Due to the inexistence of a direct relationship between limnological variables and variation of ecological attributes (richness and floristic composition) post-WLR of CR, we considered that changes in the processes of interespecific interaction (especially competition) have influenced the variation in these ecological attributes. It is known that changes in the limnological characteristics caused by WLR favor whatever species are best adjusted to the new environmental condition [2,33]. These changes alter the processes of interespecific interaction that, on the other hand, act in structuring the aquatic vegetation [13,14]. In this context, the relationship of the limnological characteristics with the change in structure of the post-WLR aquatic macrophyte community becomes indirect, and the processes of interespecific interaction become the preponderant factors.

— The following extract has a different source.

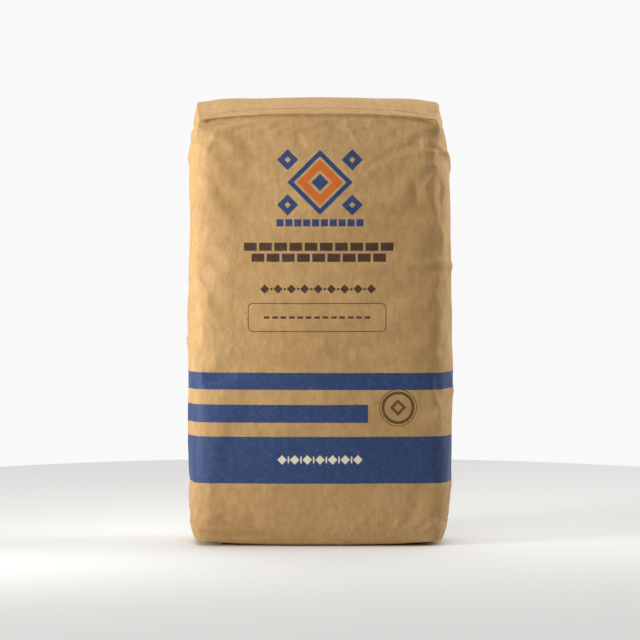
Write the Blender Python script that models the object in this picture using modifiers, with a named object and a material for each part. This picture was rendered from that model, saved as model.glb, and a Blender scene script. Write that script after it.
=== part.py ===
"""A 50 kg cement bag: a pasted valve sack of kraft paper, filled, standing on its bottom end.

Units are metres and +Z is up. The origin is the middle of the footprint, on the floor. The printed
face looks along -Y, and the filling valve is at the top of the +X side.
"""

import bmesh
import bpy
from mathutils import Vector

# Paper and the clearance between neighbouring pieces
PAPER_THICKNESS = 0.0006  # three plies with paste between them
PATCH_THICKNESS = 0.0005  # one heavier ply
GAP = 0.0003
SACK_BASE = PATCH_THICKNESS + GAP  # the sack stands on its bottom patch

# Loops of the body from the bottom end up: height, half width and half depth at the corner folds,
# then how far the cement pushes the two faces and the two sides out between those folds
BODY_LOOPS = (
    (0.024, 0.188, 0.062, 0.010, 0.014),
    (0.110, 0.191, 0.067, 0.014, 0.018),
    (0.260, 0.190, 0.067, 0.014, 0.017),
    (0.420, 0.189, 0.064, 0.013, 0.016),
    (0.560, 0.189, 0.060, 0.010, 0.014),
    (0.633, 0.186, 0.056, 0.006, 0.012),
)

# Bottom end, which the weight presses flat
BOTTOM_HALF_WIDTH = 0.183
BOTTOM_HALF_DEPTH = 0.055
BOTTOM_EDGE_LIFT = 0.002
BOTTOM_CORNER_LIFT = 0.004
BOTTOM_BELLY = 0.010

# Top end, which slopes down to the printed face and is domed by the cement under it
TOP_HALF_WIDTH = 0.178
TOP_HALF_DEPTH = 0.056
TOP_FRONT_FOLD = 0.657
TOP_BACK_FOLD = 0.674
TOP_FRONT_CORNER_DROP = 0.010
TOP_BACK_CORNER_DROP = 0.003
TOP_SIDE_RISE = 0.012
TOP_DOME = 0.689
END_FACE_SWELL = 0.003
END_SIDE_SWELL = 0.008

# Cells of the cage across the width, as shares of the half width
WIDTH_STATIONS = (-0.6, 0.0, 0.6)
CAGE_LEVELS = 2
TOP_FOLD_CREASE = 1.0
BOTTOM_FOLD_CREASE = 0.7

# The cover patches pasted over the ends: the bottom one only reaches as far as the flattened part
PATCH_HALF_WIDTH = 0.043
TOP_PATCH_HALF_LENGTH = 0.162
BOTTOM_PATCH_HALF_LENGTH = 0.150

# The filling valve: a paper sleeve pressed flat, which comes out under the top fold of the +X side
SLEEVE_HALF_WIDTH = 0.042
SLEEVE_INNER_END = 0.112
SLEEVE_DEPTH = 0.0035  # from the outside of the end down to the middle of the sleeve
SLEEVE_THICKNESS = 0.0009
SLEEVE_REACH = 0.004  # past the fold of the end
CUTTER_REACH = 0.030

KRAFT_BROWN = (0.52, 0.35, 0.17, 1.0)
PATCH_BROWN = (0.56, 0.39, 0.20, 1.0)
VALVE_BROWN = (0.62, 0.48, 0.30, 1.0)
CEMENT_GREY = (0.36, 0.36, 0.34, 1.0)


def clear_scene():
    for old in list(bpy.data.objects):
        bpy.data.objects.remove(old)


def new_collection(name):
    collection = bpy.data.collections.new(name)
    bpy.context.scene.collection.children.link(collection)
    return collection


def material(name, colour, roughness):
    made = bpy.data.materials.new(name)
    made.use_nodes = True
    shader = made.node_tree.nodes["Principled BSDF"]
    shader.inputs["Base Color"].default_value = colour
    shader.inputs["Roughness"].default_value = roughness
    shader.inputs["Metallic"].default_value = 0.0
    made.diffuse_color = colour
    return made


def add_object(name, mesh, collection, finish=None):
    made = bpy.data.objects.new(name, mesh)
    collection.objects.link(made)
    if finish:
        mesh.materials.append(finish)
    return made


def mark_as_guide(guide):
    guide.hide_render = True
    guide.display_type = "WIRE"


def evaluated_mesh(source):
    """The mesh of an object with its modifiers applied, as a new mesh."""
    graph = bpy.context.evaluated_depsgraph_get()
    return bpy.data.meshes.new_from_object(source.evaluated_get(graph))


def swollen(across, through, half_width, half_depth, face_swell, side_swell):
    """A point of a level section, from its place in the brick: -1 to 1 across and through."""
    x = across * (half_width + side_swell * (1.0 - through**2))
    y = through * (half_depth + face_swell * (1.0 - across**2))
    return x, y


def bottom_point(across, through):
    x, y = swollen(
        across, through, BOTTOM_HALF_WIDTH, BOTTOM_HALF_DEPTH, END_FACE_SWELL, END_SIDE_SWELL
    )
    edge = max(abs(across), abs(through))
    if edge < 1.0:
        return Vector((x, y, -BOTTOM_BELLY))
    return Vector((x, y, BOTTOM_EDGE_LIFT + BOTTOM_CORNER_LIFT * abs(across) ** 3))


def top_point(across, through):
    x, y = swollen(
        across, through, TOP_HALF_WIDTH, TOP_HALF_DEPTH, END_FACE_SWELL, END_SIDE_SWELL
    )
    back = (through + 1.0) / 2.0
    front_fold = TOP_FRONT_FOLD - TOP_FRONT_CORNER_DROP * abs(across) ** 3
    back_fold = TOP_BACK_FOLD - TOP_BACK_CORNER_DROP * abs(across) ** 3
    middle = (TOP_FRONT_FOLD + TOP_BACK_FOLD) / 2.0
    rise = TOP_SIDE_RISE if abs(across) == 1.0 else TOP_DOME - middle
    return Vector((x, y, front_fold + (back_fold - front_fold) * back + rise * (1.0 - through**2)))


def cage_point(place):
    """Where the fill pushes a corner of the brick's cells. The brick's height counts loops."""
    across, through, loop = round(place.x, 4), round(place.y, 4), round(place.z)
    if loop == 0:
        return bottom_point(across, through)
    if loop == len(BODY_LOOPS) + 1:
        return top_point(across, through)
    height, *section = BODY_LOOPS[loop - 1]
    return Vector((*swollen(across, through, *section), height))


def crease_end_folds(cage):
    """The pasted ends keep a crisp fold all round. The bottom one is rounded by the load."""
    layer = cage.edges.layers.float.new("crease_edge")
    top_loop = len(BODY_LOOPS) + 1
    for edge in cage.edges:
        first, second = (vertex.co for vertex in edge.verts)
        level = round(first.z)
        if level != round(second.z) or level not in (0, top_loop):
            continue
        on_side = abs(first.x) == 1.0 and first.x == second.x
        on_face = abs(first.y) == 1.0 and first.y == second.y
        if on_side or on_face:
            edge[layer] = TOP_FOLD_CREASE if level else BOTTOM_FOLD_CREASE


def sack_cage(collection):
    """A coarse brick of cells, pushed out to the filled shape and smoothed."""
    cage = bmesh.new()
    bmesh.ops.create_cube(cage, size=2.0)
    top_loop = len(BODY_LOOPS) + 1
    for vertex in cage.verts:
        vertex.co.z = 0.0 if vertex.co.z < 0.0 else float(top_loop)
    cuts = [((share, 0.0, 0.0), (1.0, 0.0, 0.0)) for share in WIDTH_STATIONS]
    cuts.append(((0.0, 0.0, 0.0), (0.0, 1.0, 0.0)))
    cuts += [((0.0, 0.0, loop), (0.0, 0.0, 1.0)) for loop in range(1, top_loop)]
    for point, normal in cuts:
        every = cage.verts[:] + cage.edges[:] + cage.faces[:]
        bmesh.ops.bisect_plane(cage, geom=every, plane_co=point, plane_no=normal)
    crease_end_folds(cage)
    for vertex in cage.verts:
        vertex.co = cage_point(vertex.co)
    mesh = bpy.data.meshes.new("sack_cage")
    cage.to_mesh(mesh)
    cage.free()
    guide = add_object("sack_cage", mesh, collection)
    mark_as_guide(guide)
    smooth = guide.modifiers.new("Filled shape", "SUBSURF")
    smooth.levels = CAGE_LEVELS
    smooth.render_levels = CAGE_LEVELS
    return guide


def outer_skin(guide):
    """The outside of the paper, standing on its flattened bottom end."""
    skin = evaluated_mesh(guide)
    skin.name = "outer_skin"
    for vertex in skin.vertices:
        vertex.co.z = max(vertex.co.z, 0.0) + SACK_BASE
    return skin


def top_faces(skin, wanted):
    """A copy of those faces of the skin's top end whose middles are wanted."""
    shape = bmesh.new()
    shape.from_mesh(skin)
    unwanted = []
    for face in shape.faces:
        if face.normal.z < 0.5 or not wanted(face.calc_center_median()):
            unwanted.append(face)
    bmesh.ops.delete(shape, geom=unwanted, context="FACES")
    return shape


def valve_layer(name, skin, margin, reach):
    """The sleeve's layer: a piece of the top end's surface, lowered and led out past the fold."""
    shape = top_faces(skin, lambda c: c.x > SLEEVE_INNER_END and abs(c.y) < SLEEVE_HALF_WIDTH)
    half_width = max(abs(vertex.co.y) for vertex in shape.verts)
    fold = [e for e in shape.edges if e.is_boundary and min(v.co.x for v in e.verts) > TOP_HALF_WIDTH]
    led_out = bmesh.ops.extrude_edge_only(shape, edges=fold)["geom"]
    for vertex in led_out:
        if isinstance(vertex, bmesh.types.BMVert):
            vertex.co.x += reach
    for vertex in shape.verts:
        vertex.co.y *= (SLEEVE_HALF_WIDTH + margin) / half_width
        vertex.co.z -= SLEEVE_DEPTH
        if vertex.co.x < SLEEVE_INNER_END:
            vertex.co.x -= margin
    mesh = bpy.data.meshes.new(name)
    shape.to_mesh(mesh)
    shape.free()
    return mesh


def thicken(sheet, thickness, offset):
    wall = sheet.modifiers.new("Thickness", "SOLIDIFY")
    wall.thickness = thickness
    wall.offset = offset
    wall.use_even_offset = True


def cut_away(target, cutter):
    cut = target.modifiers.new("Valve slot", "BOOLEAN")
    cut.operation = "DIFFERENCE"
    cut.object = cutter


def valve_cutter(skin, collection):
    """The sleeve's space, which is open to the outside."""
    layer = valve_layer("valve_cutter", skin, GAP, CUTTER_REACH)
    cutter = add_object("valve_cutter", layer, collection)
    thicken(cutter, SLEEVE_THICKNESS + 2.0 * GAP, 0.0)
    mark_as_guide(cutter)
    return cutter


def paper_sack(skin, cutter, parts, finish):
    """The pasted tube with its folded ends, as a paper wall round the cement."""
    sack = add_object("paper_sack", skin.copy(), parts, finish)
    thicken(sack, PAPER_THICKNESS, -1.0)
    cut_away(sack, cutter)
    sack.data.shade_smooth()


def cement_fill(skin, cutter, parts, finish):
    """The cement, which takes the shape of the sack and lies round the valve sleeve."""
    fill = add_object("cement_fill", skin.copy(), parts, finish)
    inset = fill.modifiers.new("Inside the paper", "DISPLACE")
    inset.mid_level = 0.0
    inset.strength = -(PAPER_THICKNESS + GAP)
    cut_away(fill, cutter)
    fill.data.shade_smooth()


def valve_sleeve(skin, parts, finish):
    """Two layers of paper that the cement presses into one flat strip."""
    layer = valve_layer("valve_sleeve", skin, 0.0, SLEEVE_REACH)
    sleeve = add_object("valve_sleeve", layer, parts, finish)
    thicken(sleeve, SLEEVE_THICKNESS, 0.0)


def top_cover_patch(skin, parts, finish):
    """The heavier ply pasted over the folds of the top end, which follows the dome."""
    shape = top_faces(
        skin, lambda c: abs(c.x) < TOP_PATCH_HALF_LENGTH and abs(c.y) < PATCH_HALF_WIDTH
    )
    for vertex in shape.verts:
        vertex.co.z += GAP
    mesh = bpy.data.meshes.new("top_cover_patch")
    shape.to_mesh(mesh)
    shape.free()
    patch = add_object("top_cover_patch", mesh, parts, finish)
    thicken(patch, PATCH_THICKNESS, 1.0)


def bottom_cover_patch(parts, finish):
    """The same ply over the bottom end, pressed flat between the bag and the floor."""
    shape = bmesh.new()
    bmesh.ops.create_cube(shape, size=2.0)
    size = Vector((BOTTOM_PATCH_HALF_LENGTH, PATCH_HALF_WIDTH, PATCH_THICKNESS / 2.0))
    for vertex in shape.verts:
        vertex.co = Vector(c * half for c, half in zip(vertex.co, size))
        vertex.co.z += size.z
    mesh = bpy.data.meshes.new("bottom_cover_patch")
    shape.to_mesh(mesh)
    shape.free()
    add_object("bottom_cover_patch", mesh, parts, finish)


def main():
    clear_scene()
    parts = new_collection("cement_bag")
    guides = new_collection("guides_and_cutters")
    kraft = material("kraft_paper", KRAFT_BROWN, 0.72)
    patch_paper = material("patch_paper", PATCH_BROWN, 0.70)
    valve_paper = material("valve_paper", VALVE_BROWN, 0.65)
    cement = material("cement_powder", CEMENT_GREY, 0.95)

    skin = outer_skin(sack_cage(guides))
    cutter = valve_cutter(skin, guides)
    paper_sack(skin, cutter, parts, kraft)
    cement_fill(skin, cutter, parts, cement)
    valve_sleeve(skin, parts, valve_paper)
    top_cover_patch(skin, parts, patch_paper)
    bottom_cover_patch(parts, patch_paper)


main()
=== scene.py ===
import math

import bpy
import numpy as np
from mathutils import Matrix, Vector, noise


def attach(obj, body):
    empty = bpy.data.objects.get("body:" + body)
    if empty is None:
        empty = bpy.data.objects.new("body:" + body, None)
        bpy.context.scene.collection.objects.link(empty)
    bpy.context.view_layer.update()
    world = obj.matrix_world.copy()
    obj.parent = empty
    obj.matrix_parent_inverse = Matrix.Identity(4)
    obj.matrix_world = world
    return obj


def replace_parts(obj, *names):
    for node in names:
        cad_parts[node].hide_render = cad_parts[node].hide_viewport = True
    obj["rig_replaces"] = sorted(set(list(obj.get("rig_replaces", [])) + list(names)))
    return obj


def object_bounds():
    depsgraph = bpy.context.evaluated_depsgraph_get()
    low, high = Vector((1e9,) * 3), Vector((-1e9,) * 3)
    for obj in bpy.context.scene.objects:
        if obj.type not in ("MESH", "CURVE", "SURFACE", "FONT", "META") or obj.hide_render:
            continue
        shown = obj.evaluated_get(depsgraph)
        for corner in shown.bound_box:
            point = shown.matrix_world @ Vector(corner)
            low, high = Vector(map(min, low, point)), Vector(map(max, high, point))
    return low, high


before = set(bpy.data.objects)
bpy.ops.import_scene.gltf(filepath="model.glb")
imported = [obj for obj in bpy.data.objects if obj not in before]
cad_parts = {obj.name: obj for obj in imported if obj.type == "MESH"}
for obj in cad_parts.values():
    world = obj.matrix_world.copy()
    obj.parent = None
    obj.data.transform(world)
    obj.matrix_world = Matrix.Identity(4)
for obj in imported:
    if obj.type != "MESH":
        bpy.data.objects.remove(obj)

cad_low, cad_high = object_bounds()

# The camera stands square to the printed face and a little above the bag's middle. Its long lens
# keeps the sides almost parallel, and the bag fills as much of the frame as in the photograph.
METRES_PER_PIXEL = 0.001535
CAMERA_DISTANCE = 4.2
CAMERA_ELEVATION = math.radians(3.0)
bag_middle = Vector((0.0, 0.0, (cad_low.z + cad_high.z) / 2.0))
backwards = Vector((0.0, -math.cos(CAMERA_ELEVATION), math.sin(CAMERA_ELEVATION)))
bpy.ops.object.camera_add(location=bag_middle + backwards * CAMERA_DISTANCE)
camera = bpy.context.object
camera.rotation_euler = (-backwards).to_track_quat("-Z", "Y").to_euler()
camera.data.sensor_width = 36.0
camera.data.lens = 36.0 * CAMERA_DISTANCE / (640 * METRES_PER_PIXEL)
bpy.context.scene.camera = camera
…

The results of cover of the species confirm the aforementioned inferences. The post-WLR reduction of cover of the weeds E. crassipes, P. geminatum and S. auriculata in CR indicates their disadvantage in physical competition and/or in utilization of resources. The new records of E. densa, L. leptocarpa and L. helminthorriza linked to increase in the cover of C. odoratus and O. cubense in the post-WLR period indicate their better adjustment to the new limnological conditions in CR.

The rapid filling and the historically unprecedented outflow of CR have lead us to assume that this event can be considered an intermediate disturbance and, therefore, the biological processes of the aquatic macrophytes could be explained by the intermediate disturbance hypothesis (IDH) [35]. According to this theory, after an intermediate event of alteration of the normality of the environmental conditions, the processes of interespecific interaction are modified, allowing the replacement or coexistence of species. Thereby, new species can colonize these environments, maximizing the richness in the ecosystem. Some researchers associate the IDH not just with a simple understanding of coexistence between species, but to a set of phenomena arising from various mechanisms of coexistence [36]. Anyway, the results of plant cover corroborate the IDH in CR and enhance the inference that interespecific interaction can restructure the aquatic macrophyte community in environments under WLR.

The limited variation in species richness and composition among the four sampling expeditions in the post-WLR period in CR suggests that this type of event could definitively restructure the aquatic vegetation. We believe that this restructuring is derived from increased potential niches and greater complexity of interespecific relationships [10,12-15].

5. Conclusions

In synthesis, the results of our study suggest that limnological changes derived from WLR indirectly influence the structuring of aquatic macrophyte communities. Our results suggest that the limnological changes in CR interfere in the processes of interspecific competition and, consecutively, lead to an increase in species richness and a change in species composition. In the case of rapid WLRs (e.g., what occurred in CR), the ecological processes of the aquatic macrophyte communities can be explained by the IDH, and they can definitively restructure the aquatic vegetation.